**DATA:**
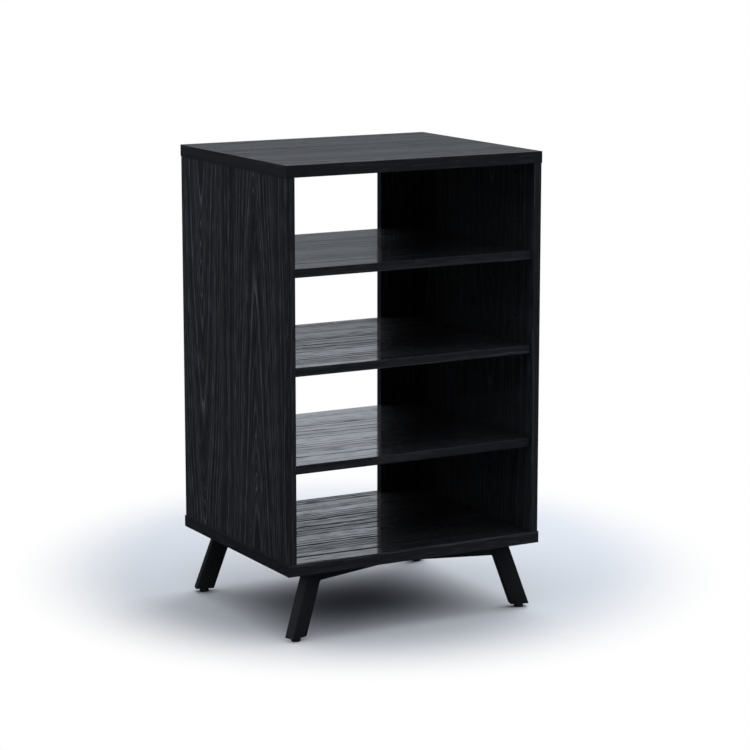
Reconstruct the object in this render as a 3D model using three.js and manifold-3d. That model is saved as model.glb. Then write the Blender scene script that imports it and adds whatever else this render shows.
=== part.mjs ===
// Audio equipment rack: an open cabinet with four bays, of black oak-grained board,
// on a low steel base whose four legs lean out towards the corners.
// Millimetres, +Z up, front towards -Y. The origin is on the floor, under the middle of the cabinet.

import * as THREE from 'three';
import { mergeVertices } from 'three/addons/utils/BufferGeometryUtils.js';
import Module from 'manifold-3d';

const wasm = await Module();
wasm.setup();

// Cabinet box
const box_width = 597; // over the outer faces of the two sides
const box_depth = 495; // front edge to back edge of a side
const box_height = 789; // bay floor to the underside of the top panel
const slab_thickness = 25; // top and bottom panels
const top_overhang = 1; // top panel past the box, all round
const bottom_overhang = 2; // bottom panel past the box, all round
const side_thickness = 18;
const stile_thickness = 18;
const stile_width = 99;
const seam = 0.1; // left between pieces that are pulled or rest together
const overrun = 2; // how far a cutting tool reaches past the face that it opens

// Shelves
const shelf_thickness = 18;
const shelf_front_recess = 6; // shelf edge behind the sides' front edges
const shelf_end_gap = 0.5;
const shelf_back_gap = 2; // shelf to the back stiles
const shelf_top_shares = { lower_shelf: 0.258, middle_shelf: 0.5127, upper_shelf: 0.7674 }; // of the box height

// Shelf pins, half in the side and half in a groove under the shelf's end
const pin_radius = 2.5;
const pin_length = 22;
const pin_bore_depth = 9;
const pin_gap = 0.2; // round a pin and at its ends
const pin_front_setback = 70; // front pins behind the sides' front edges
const pin_rear_setback = 70; // rear pins in front of the back stiles
const pin_step = 64; // from one hole of a row to the next
const pin_facets = 12;

// Cams that pull the top panel down on the sides
const cam_radius = 7.5;
const cam_depth = 12.5;
const cam_gap = 0.2; // round a cam
const cam_setback = 73; // behind the front edge, or in front of the back edge, of the side
const cam_drop = 24; // below the top end of the side
const cam_cross_length = 8;
const cam_cross_width = 1.6;
const cam_cross_depth = 2;
const cam_facets = 24;

// Bolts from the top panel down into the cams
const bolt_thread_radius = 3.5;
const bolt_thread_length = 11;
const bolt_shank_radius = 3;
const bolt_neck_radius = 2;
const bolt_neck_length = 4;
const bolt_head_radius = 3.5;
const bolt_head_length = 3;
const bolt_tail = 3; // how far a bolt reaches past its cam's axis
const bolt_gap = 0.4; // round a bolt
const bolt_chamfer = 0.8;

// Long screws from under the bottom panel into the sides
const box_screw_head_radius = 5;
const box_screw_head_length = 4;
const box_screw_shank_radius = 3.4;
const box_screw_thread_radius = 2.6;
const box_screw_thread_length = 30;
const box_screw_tip_length = 4;
const box_screw_setback = 60; // behind the front edge, or in front of the back edge, of the side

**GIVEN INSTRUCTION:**
From the first line of the data through the line with "wasm.setup();", quote each line exactly and add nothing else.

**ANSWER TO THE PROBLEM:**
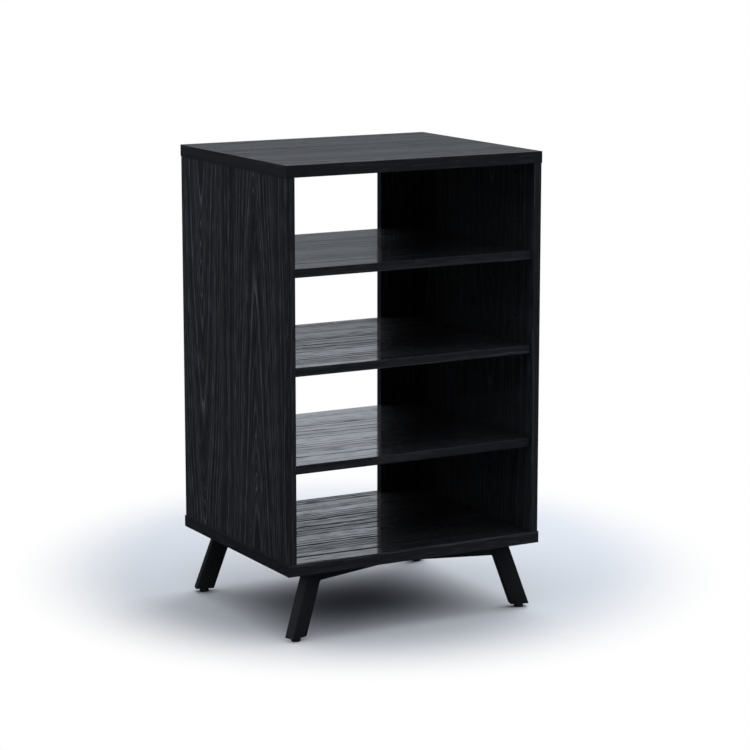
Reconstruct the object in this render as a 3D model using three.js and manifold-3d. That model is saved as model.glb. Then write the Blender scene script that imports it and adds whatever else this render shows.
=== part.mjs ===
// Audio equipment rack: an open cabinet with four bays, of black oak-grained board,
// on a low steel base whose four legs lean out towards the corners.
// Millimetres, +Z up, front towards -Y. The origin is on the floor, under the middle of the cabinet.

import * as THREE from 'three';
import { mergeVertices } from 'three/addons/utils/BufferGeometryUtils.js';
import Module from 'manifold-3d';

const wasm = await Module();
wasm.setup();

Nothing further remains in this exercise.